The 'hot hand' or 'streak' is also seen in poker, where it is a 'rush' or being 'hit with the deck' when someone is winning a lot (especially when the wins are due to catching low-probability cards or combinations of cards to do it) or getting 'cold decked' when the opposite happens. But good poker players tend to be ultimate pragmatists, playing the odds when they are in their favor because they know that, in the long run, they will make money doing so.
a perfect example of why science should stay out of religion (and religion out of science)! ;)
science vs. religion, logos vs. mythos, cold hard numbers vs. a beloved slugger's art.
being human is messy. data on human beings is far from complete.
i think it's great fun to run numbers and pull stats, but sometimes a game is just a game, with its own rituals, language, mystery, and art.
paraphrasing william james, the "hot hand" is as real as one needs it to be.
You might want to check into some of the new research on this topic. The hot hand phenomena might actually exist.
it still seems to me that when my son makes a basket, it increases his chances of making another, because his confidence is lifted.
I assume that the Cubs losing streak is also a common occurrence in those 10,000 baseball history simulations.
It doesn't matter if the statistics are real or not. When you're on the court, the "hot hand" is really about confidence. Even if the numbers aren't real, the feeling of being on a role is very real, and confidence helps you win basketball games. So if you're watching a game, and a player hits two or three in a row and starts to look like he's feelin' good about himself (or herself), please don't yell down, "Hey, statistical studies have shown that the odds of you missing a shot are going to increase." They'll throw you out for bringing math where it isn't welcome. And you'll be booed.
I've never understood this argument against the "hot hand." Let me try an analogy: Suppose a scientist says, "We used to think that height was affected by genetics, but statistical analysis of the population has shown that the number of 7-foot-tall men is no more than would be expected from pure chance. Thus, height is just a matter of pure chance."

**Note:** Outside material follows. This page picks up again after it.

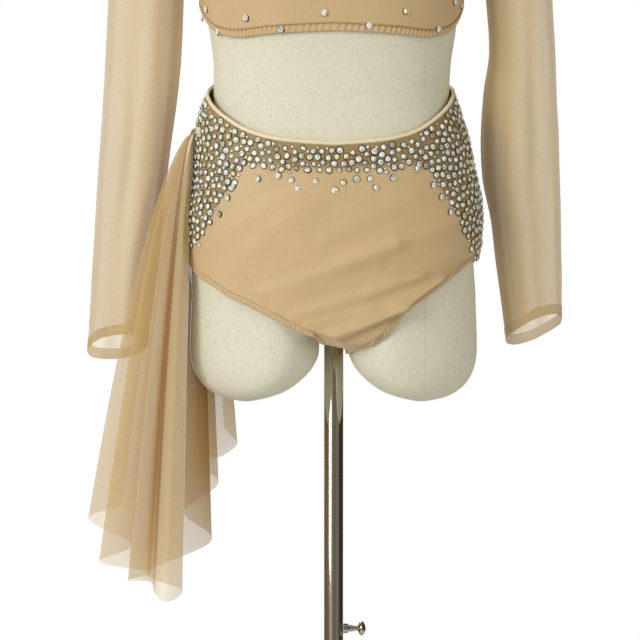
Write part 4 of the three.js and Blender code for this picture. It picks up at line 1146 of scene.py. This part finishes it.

Valid argument? Yet that is the equivalent of what I read in Tversky/Gilovich, whose point was that "streaks" happen no more often than predicted by chance. To which the answer is, so what? Lots of things can be described by a typical bell curve, but that doesn't mean that genetics, basketball ability, etc., doesn't exist.
For a given shooter, isn't an expect probability (shooting percentage) required in order to calculate if clusters / streaks / hot-hands exist, right? And using that player's avg. shoot percentage over the year isn't the proper thing to do, because what if that average actually undergoes real hot / cold fluctuations over the year (or even game).
We know that tossing 6 tails in a row w/a coin is due to pure chance b/c we can reference that streak / cluster of tails against the probability of throwing head or tail on each toss (.5).